Data source: calculations by author.

It's also helpful to take advantage of retirement accounts available to you, such as traditional and Roth IRAs and traditional and Roth 401(k) plans at work. And aim to not cash out 401(k) accounts when you change jobs or borrow from them if you can avoid doing so.

This simple online calculator can help with your planning and number-crunching. It's meant to calculate interest, but you can swap in your expected investment growth rate for the interest rate and then try out different savings levels. For example, if you start with $0, sock away $10,000 per year, and expect it to grow by 8% annually, on average, over 25 years, you'll end up with nearly $790,000. Try different scenarios that are realistic for you.

Consider all the possible retirement income sources you might have or might want to arrange to have. For example, an immediate annuity (as opposed to a variable or indexed annuity) is well worth considering, as it can provide relatively guaranteed income for a long time or for the rest of your life. Here's the kind of income that various people might be able to secure in the form of an immediate fixed annuity in the current economic environment:

Person/People

Cost

Monthly Income

Annual Income Equivalent

65-year-old man

$100,000

$543

$6,516

70-year-old man

$100,000

$625

$7,500

70-year-old woman

$100,000

$581

$6,972

65-year-old couple

$200,000

$923

$11,076

70-year-old couple

$200,000

$1,022

$12,264

75-year-old couple

$200,000

$1,172

$14,064

Data source: immediateannuities.com.

Dividend-paying stocks can be another great source of income. A portfolio with $300,000 in dividend payers with an average yield of 4% will generate $12,000 per year. That sum is likely to rise over time, too, as the underlying companies increase their payouts.

the words "retirement plan" against a blue background with a graph showing piles of coins getting larger over time

Image source: Getty Images.

Retirement rule No. 2: Be prepared in non-financial ways, too

Planning for your finances in retirement is critical, but retirement has plenty of non-financial aspects, too, of course -- and they're worth thinking about and sometimes planning for, as well.

For example, it's a very good idea to tend to your health in retirement, as doing so can improve your financial condition, too. The healthier you are, the less you'll likely spend on healthcare now and in retirement. (The folks at Fidelity Investments have estimated that a 65-year-old couple will spend, on average, around $275,000 out of pocket on healthcare over the course of their retirement.)

Be prepared to potentially find yourself bored, restless, or lonely in retirement. The routine of working is more important to some of us than we realize. Brace yourself for that and consider how you might deal with it -- maybe by working a part-time job while retired or by taking up new hobbies. No matter how old you are, you might look into developing some hobbies and friendships now that you can carry into later years. Being social has been shown to pay big dividends, too, such as keeping you mentally and physically healthier and perhaps even keeping dementia at bay.

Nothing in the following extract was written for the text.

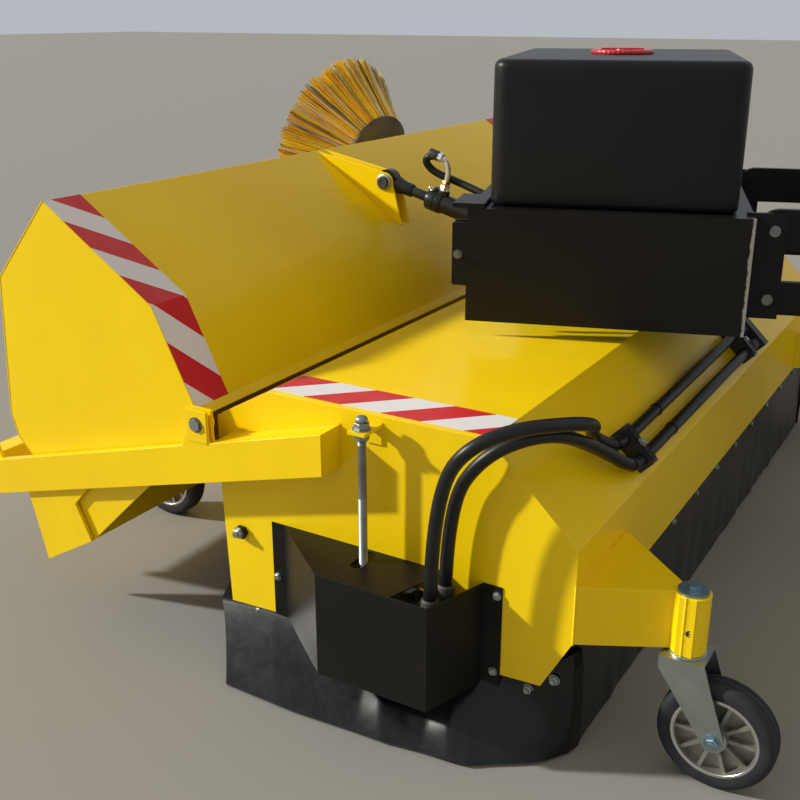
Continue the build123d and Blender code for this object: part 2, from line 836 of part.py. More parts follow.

A Social Security card nestled among many U.S. currency bills

Image source: Getty Images.

Retirement rule No. 3: Be smart about Social Security

Finally, don't forget Social Security, as it plays a major role in most American's retirements. According to the Social Security Administration, about 50% of married elderly Social Security beneficiaries and 71% of unmarried ones get 50% or more of their income from Social Security.

It's smart to have a rough idea of how much money you can expect to receive from Social Security. A visit to the Social Security website at www.ssa.gov can help with that. For context, know that the average Social Security retirement benefit was recently $1,371 per month, or about $16,500 per year, while the maximum monthly Social Security benefit for those retiring at their full retirement age in 2017 is just $2,687 -- or about $32,000 for the whole year.

If those sums seem paltry, know that you can increase or decrease your benefits by starting to collect Social Security earlier or later than your "full" retirement age (which is 66 or 67 for most of us these days). Read up on strategies to maximize your Social Security benefits, especially by coordinating your actions with those of your spouse, if you're married. For example, the spouse with the lower expected benefits might start collecting early, so that the other spouse can delay starting to collect, making the ultimate benefits heftier.

There's no need to do all this planning on your own, either. Many people will benefit by consulting a financial advisor to help get all their ducks in a row. Ones designated as fee-only (you might find some via www.napfa.org) won't be looking to earn commissions from selling you products.

The more you plan for your retirement, and the earlier you start, the better your retirement is likely to be.